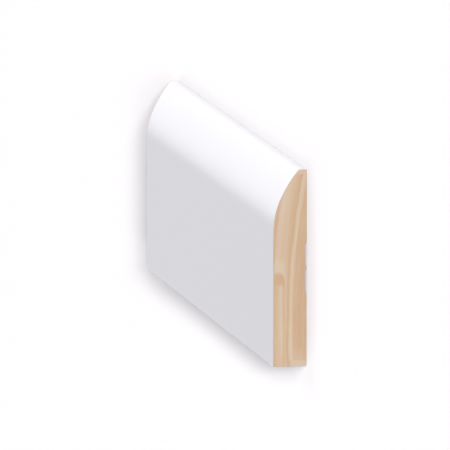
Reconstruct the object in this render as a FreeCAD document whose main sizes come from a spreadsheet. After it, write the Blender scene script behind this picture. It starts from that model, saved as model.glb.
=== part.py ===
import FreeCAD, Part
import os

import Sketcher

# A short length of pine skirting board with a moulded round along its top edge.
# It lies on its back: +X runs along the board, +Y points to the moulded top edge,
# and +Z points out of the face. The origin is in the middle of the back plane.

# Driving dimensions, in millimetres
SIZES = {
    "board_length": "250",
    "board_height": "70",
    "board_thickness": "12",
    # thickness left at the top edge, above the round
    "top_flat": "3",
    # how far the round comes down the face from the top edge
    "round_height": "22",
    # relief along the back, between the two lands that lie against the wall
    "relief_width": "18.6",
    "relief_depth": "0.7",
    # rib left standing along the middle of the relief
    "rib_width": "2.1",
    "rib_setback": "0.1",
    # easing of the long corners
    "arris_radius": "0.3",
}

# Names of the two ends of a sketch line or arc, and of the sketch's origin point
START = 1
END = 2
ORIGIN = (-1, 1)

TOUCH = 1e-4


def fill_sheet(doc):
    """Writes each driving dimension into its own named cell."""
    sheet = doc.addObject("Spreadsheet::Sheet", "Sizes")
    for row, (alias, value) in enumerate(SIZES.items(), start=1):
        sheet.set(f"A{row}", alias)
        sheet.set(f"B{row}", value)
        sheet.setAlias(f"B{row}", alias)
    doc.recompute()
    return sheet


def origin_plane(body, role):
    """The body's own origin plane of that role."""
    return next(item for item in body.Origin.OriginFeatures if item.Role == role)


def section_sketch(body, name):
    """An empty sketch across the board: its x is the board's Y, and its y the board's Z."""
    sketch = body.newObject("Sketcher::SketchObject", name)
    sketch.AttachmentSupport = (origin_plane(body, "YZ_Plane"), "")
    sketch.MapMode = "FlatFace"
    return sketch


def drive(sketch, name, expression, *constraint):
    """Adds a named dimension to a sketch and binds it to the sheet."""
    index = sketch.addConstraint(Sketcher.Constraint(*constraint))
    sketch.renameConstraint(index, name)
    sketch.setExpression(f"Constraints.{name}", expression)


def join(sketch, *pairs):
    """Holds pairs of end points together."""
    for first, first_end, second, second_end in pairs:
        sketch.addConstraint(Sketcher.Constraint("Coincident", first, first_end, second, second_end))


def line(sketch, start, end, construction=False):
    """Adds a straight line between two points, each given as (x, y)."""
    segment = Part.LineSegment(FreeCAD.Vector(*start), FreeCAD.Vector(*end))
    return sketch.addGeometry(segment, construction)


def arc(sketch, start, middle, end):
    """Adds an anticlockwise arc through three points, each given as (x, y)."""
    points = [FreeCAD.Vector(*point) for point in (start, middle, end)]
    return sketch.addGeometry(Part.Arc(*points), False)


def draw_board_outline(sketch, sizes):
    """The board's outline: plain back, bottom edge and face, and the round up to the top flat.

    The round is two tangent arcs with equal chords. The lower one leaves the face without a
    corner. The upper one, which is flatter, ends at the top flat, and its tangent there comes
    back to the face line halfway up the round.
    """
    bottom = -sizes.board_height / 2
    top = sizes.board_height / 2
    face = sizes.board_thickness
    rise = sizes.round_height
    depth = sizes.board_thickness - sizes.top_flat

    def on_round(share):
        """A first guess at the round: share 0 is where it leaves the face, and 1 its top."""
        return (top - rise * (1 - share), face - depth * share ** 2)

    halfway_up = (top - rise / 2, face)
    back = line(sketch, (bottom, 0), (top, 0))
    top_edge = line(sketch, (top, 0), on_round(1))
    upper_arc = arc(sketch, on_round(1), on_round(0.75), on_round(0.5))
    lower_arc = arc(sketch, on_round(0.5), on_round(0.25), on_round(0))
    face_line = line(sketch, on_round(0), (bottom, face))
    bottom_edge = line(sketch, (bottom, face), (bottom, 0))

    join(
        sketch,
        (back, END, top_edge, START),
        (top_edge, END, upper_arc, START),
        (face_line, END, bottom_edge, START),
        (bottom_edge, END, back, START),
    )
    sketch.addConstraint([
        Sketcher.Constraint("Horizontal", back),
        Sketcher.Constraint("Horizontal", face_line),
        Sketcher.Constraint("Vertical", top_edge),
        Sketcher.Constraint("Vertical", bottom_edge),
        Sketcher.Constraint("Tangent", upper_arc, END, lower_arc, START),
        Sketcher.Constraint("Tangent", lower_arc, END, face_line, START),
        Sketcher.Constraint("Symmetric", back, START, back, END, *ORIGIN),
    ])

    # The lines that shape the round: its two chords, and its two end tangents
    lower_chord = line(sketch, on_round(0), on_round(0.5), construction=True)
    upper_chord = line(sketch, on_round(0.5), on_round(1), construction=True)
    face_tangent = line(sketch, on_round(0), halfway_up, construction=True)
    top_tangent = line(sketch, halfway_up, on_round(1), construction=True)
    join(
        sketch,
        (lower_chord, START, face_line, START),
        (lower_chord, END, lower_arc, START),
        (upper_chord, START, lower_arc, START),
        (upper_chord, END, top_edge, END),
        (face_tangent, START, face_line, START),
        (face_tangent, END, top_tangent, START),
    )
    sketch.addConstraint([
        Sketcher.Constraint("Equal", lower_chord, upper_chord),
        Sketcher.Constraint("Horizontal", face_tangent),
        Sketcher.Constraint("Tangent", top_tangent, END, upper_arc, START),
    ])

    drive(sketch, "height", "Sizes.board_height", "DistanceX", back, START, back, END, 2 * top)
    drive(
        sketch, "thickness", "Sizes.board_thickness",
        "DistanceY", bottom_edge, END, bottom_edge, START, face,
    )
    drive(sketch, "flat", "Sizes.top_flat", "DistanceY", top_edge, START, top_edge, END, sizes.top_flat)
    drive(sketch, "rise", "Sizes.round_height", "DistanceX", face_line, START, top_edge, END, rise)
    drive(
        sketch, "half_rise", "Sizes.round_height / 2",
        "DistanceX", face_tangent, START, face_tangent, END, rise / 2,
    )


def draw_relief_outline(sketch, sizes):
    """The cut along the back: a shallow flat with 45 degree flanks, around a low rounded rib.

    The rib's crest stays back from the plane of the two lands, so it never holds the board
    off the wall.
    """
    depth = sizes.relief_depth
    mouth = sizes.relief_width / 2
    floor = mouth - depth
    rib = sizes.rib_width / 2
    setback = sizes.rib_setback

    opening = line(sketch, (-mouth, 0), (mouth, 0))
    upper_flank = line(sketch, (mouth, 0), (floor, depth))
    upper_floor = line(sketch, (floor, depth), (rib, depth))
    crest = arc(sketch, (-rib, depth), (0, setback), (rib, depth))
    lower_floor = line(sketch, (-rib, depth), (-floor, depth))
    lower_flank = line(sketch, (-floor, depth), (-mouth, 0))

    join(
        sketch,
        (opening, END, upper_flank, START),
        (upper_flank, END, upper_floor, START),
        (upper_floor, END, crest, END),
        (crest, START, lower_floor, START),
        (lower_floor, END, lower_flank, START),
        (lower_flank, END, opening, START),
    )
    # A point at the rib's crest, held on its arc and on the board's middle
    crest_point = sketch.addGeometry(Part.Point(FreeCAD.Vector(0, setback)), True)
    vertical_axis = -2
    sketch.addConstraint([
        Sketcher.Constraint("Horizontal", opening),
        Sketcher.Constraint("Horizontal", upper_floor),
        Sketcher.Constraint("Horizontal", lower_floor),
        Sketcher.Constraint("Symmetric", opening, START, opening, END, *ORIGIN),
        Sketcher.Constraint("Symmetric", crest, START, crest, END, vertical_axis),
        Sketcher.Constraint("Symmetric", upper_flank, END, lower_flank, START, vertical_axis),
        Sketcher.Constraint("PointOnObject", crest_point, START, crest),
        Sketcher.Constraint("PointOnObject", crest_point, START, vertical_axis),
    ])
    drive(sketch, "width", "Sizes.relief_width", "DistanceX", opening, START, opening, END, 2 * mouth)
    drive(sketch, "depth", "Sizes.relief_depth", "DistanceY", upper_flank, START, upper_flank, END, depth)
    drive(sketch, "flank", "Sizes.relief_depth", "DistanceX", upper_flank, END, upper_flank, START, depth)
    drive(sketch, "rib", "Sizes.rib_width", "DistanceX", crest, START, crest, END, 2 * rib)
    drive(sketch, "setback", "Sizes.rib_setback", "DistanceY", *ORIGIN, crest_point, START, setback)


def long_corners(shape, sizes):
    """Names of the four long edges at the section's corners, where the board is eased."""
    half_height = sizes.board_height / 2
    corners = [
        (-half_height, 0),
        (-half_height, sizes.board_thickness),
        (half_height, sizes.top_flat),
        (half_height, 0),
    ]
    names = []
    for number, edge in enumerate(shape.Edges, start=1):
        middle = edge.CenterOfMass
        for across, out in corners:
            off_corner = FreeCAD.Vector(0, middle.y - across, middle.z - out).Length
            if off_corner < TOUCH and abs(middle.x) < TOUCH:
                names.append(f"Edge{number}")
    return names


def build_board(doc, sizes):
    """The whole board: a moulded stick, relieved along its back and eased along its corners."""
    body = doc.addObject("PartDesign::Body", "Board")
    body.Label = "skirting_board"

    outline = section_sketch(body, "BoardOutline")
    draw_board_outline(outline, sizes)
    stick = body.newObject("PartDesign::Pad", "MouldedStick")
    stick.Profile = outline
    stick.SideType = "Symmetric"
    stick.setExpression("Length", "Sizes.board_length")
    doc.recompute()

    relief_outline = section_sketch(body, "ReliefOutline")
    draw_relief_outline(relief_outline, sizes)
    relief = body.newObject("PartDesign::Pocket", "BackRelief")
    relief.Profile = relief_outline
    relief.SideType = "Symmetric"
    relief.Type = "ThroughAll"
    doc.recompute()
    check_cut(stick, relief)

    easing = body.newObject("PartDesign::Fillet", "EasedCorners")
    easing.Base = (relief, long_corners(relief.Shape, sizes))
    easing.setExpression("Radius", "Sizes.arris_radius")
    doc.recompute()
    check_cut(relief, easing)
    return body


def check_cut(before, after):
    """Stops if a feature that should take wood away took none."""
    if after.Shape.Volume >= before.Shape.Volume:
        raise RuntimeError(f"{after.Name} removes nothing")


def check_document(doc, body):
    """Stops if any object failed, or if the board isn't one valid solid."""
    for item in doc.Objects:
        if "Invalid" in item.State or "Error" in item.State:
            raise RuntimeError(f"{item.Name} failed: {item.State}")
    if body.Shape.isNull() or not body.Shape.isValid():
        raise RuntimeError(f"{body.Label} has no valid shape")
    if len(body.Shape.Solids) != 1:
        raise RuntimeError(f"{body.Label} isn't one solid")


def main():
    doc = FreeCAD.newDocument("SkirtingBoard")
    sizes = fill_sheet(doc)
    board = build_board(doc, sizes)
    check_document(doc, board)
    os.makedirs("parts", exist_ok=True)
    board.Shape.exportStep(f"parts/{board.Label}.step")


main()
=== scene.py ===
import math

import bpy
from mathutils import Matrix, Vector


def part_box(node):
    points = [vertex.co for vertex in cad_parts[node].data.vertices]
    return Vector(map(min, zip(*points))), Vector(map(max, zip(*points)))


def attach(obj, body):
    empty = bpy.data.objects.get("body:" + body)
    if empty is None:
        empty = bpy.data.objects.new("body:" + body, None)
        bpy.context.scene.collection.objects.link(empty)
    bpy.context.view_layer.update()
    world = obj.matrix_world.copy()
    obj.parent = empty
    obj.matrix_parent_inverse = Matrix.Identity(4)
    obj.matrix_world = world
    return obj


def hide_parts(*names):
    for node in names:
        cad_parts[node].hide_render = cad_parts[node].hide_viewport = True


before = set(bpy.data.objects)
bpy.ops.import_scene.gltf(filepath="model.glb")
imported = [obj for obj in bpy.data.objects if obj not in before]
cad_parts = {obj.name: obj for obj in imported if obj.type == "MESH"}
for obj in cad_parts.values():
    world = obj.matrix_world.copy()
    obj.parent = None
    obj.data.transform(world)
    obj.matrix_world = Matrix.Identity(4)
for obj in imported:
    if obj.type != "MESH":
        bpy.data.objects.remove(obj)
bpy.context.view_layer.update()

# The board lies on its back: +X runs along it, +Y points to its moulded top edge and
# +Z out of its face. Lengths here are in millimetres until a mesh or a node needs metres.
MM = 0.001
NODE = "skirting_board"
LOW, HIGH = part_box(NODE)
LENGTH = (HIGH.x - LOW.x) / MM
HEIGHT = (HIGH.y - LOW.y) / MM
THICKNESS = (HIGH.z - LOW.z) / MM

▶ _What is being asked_
Reproduce word for word the material above, beginning with the line that contains "check_document(doc, board)" and ending with the line that contains "before = set(bpy.data.objects)".

▶ _Result below_
    check_document(doc, board)
    os.makedirs("parts", exist_ok=True)
    board.Shape.exportStep(f"parts/{board.Label}.step")


main()
=== scene.py ===
import math

import bpy
from mathutils import Matrix, Vector


def part_box(node):
    points = [vertex.co for vertex in cad_parts[node].data.vertices]
    return Vector(map(min, zip(*points))), Vector(map(max, zip(*points)))


def attach(obj, body):
    empty = bpy.data.objects.get("body:" + body)
    if empty is None:
        empty = bpy.data.objects.new("body:" + body, None)
        bpy.context.scene.collection.objects.link(empty)
    bpy.context.view_layer.update()
    world = obj.matrix_world.copy()
    obj.parent = empty
    obj.matrix_parent_inverse = Matrix.Identity(4)
    obj.matrix_world = world
    return obj


def hide_parts(*names):
    for node in names:
        cad_parts[node].hide_render = cad_parts[node].hide_viewport = True


before = set(bpy.data.objects)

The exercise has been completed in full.